消防法で定める危険物とは

消防法における「危険物」について学びます。

危険物の定義

消防法第二条第7項に、次のように定義されています。

危険物とは、別表第一の品名欄に掲げる物品で、同表に定める区分に応じ同表の性質欄に掲げる性状を有するものをいう。

消防法|e-Gov法令検索

この条文は穴埋め形式で出題される可能性があるので、丸暗記しておきましょう。

 

これから学ぶ危険物は、「消防法の別表(べっぴょう)第一に記載されている品名で、かつ別表第一に記載されている性質を持つもの」ということになります。

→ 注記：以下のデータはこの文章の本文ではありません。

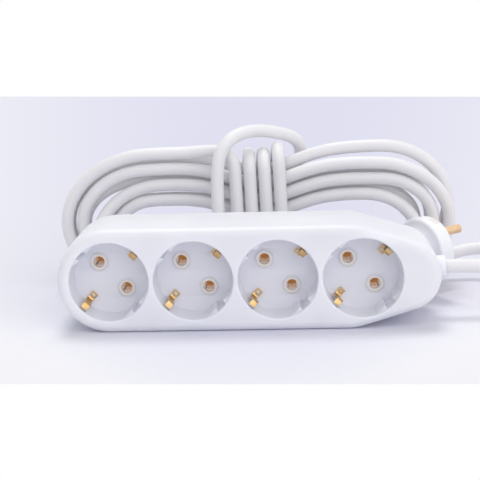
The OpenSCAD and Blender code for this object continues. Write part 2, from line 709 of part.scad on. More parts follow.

すなわち、品名欄に掲げられていても、性質欄の性状を示さないものは危険物に該当しません。

消防法の別表第一

消防法の別表第一を以下に記載します。

類別 性質 品名
第一類 酸化性固体 一 塩素酸塩類
二 過塩素酸塩類
三 無機過酸化物
四 亜塩素酸塩類
五 臭素酸塩類
六 硝酸塩類
七 よう素酸塩類
八 過マンガン酸塩類
九 重クロム酸塩類
十 その他のもので政令で定めるもの
十一 前各号に掲げるもののいずれかを含有するもの
第二類 可燃性固体 一 硫化りん
二 赤りん
三 硫黄
四 鉄粉
五 金属粉
六 マグネシウム
七 その他のもので政令で定めるもの
八 前各号に掲げるもののいずれかを含有するもの
九 引火性固体
第三類 自然発火性物質及び禁水性物質 一 カリウム
二 ナトリウム
三 アルキルアルミニウム
四 アルキルリチウム
五 黄りん
六 アルカリ金属及びアルカリ土類金属
七 有機金属化合物
八 金属の水素化物
九 金属のりん化物
十 カルシウム又はアルミニウムの炭化物
十一 その他のもので政令で定めるもの
十二 前各号に掲げるもののいずれかを含有するもの
第四類 引火性液体 一 特殊引火物
二 第一石油類
三 アルコール類
四 第二石油類
五 第三石油類
六 第四石油類
七 動植物油類
第五類 自己反応性物質 一 有機過酸化物
二 硝酸エステル類
三 ニトロ化合物
四 ニトロソ化合物
五 アゾ化合物
六 ジアゾ化合物
七 ヒドラジンの誘導体
八 ヒドロキシルアミン
九 ヒドロキシルアミン塩類
十 その他のもので政令で定めるもの
十一 前各号に掲げるもののいずれかを含有するもの
第六類 酸化性液体 一 過塩素酸
二 過酸化水素
三 硝酸
四 その他のもので政令で定めるもの
五 前各号に掲げるもののいずれかを含有するもの

 

危険物は第1類から第6類に分類されています。

危険物取扱者試験では、類別と性質の問題は頻出です。セットで覚えましょう。

また、乙種の場合は該当する類の品名を、甲種の場合はすべて覚えなくてはいけません。

数が多くて大変ですが、繰り返し勉強することで慣れていきましょう。

危険物に該当しないもの

危険物 物質の状態

物質には固体・液体・気体の3つの状態があります。

危険物に該当するものはすべて常温(20℃)・1気圧において固体または液体で、気体は含まれません

 

なお、法別表第一の備考に、固体・液体・気体が定義されています。

  • 気体・・・1気圧において、温度20度で気体状であるものをいう
  • 液体・・・1気圧において、温度20度で液状であるもの又は温度20度を超え40度以下の間において液状となるものをいう
  • 固体・・・液体又は気体以外のものをいう

 

例えば、水素やプロパンは常温で気体なので、消防法上の危険物ではありません。

気体については、高圧ガス保安法などによって規制されています。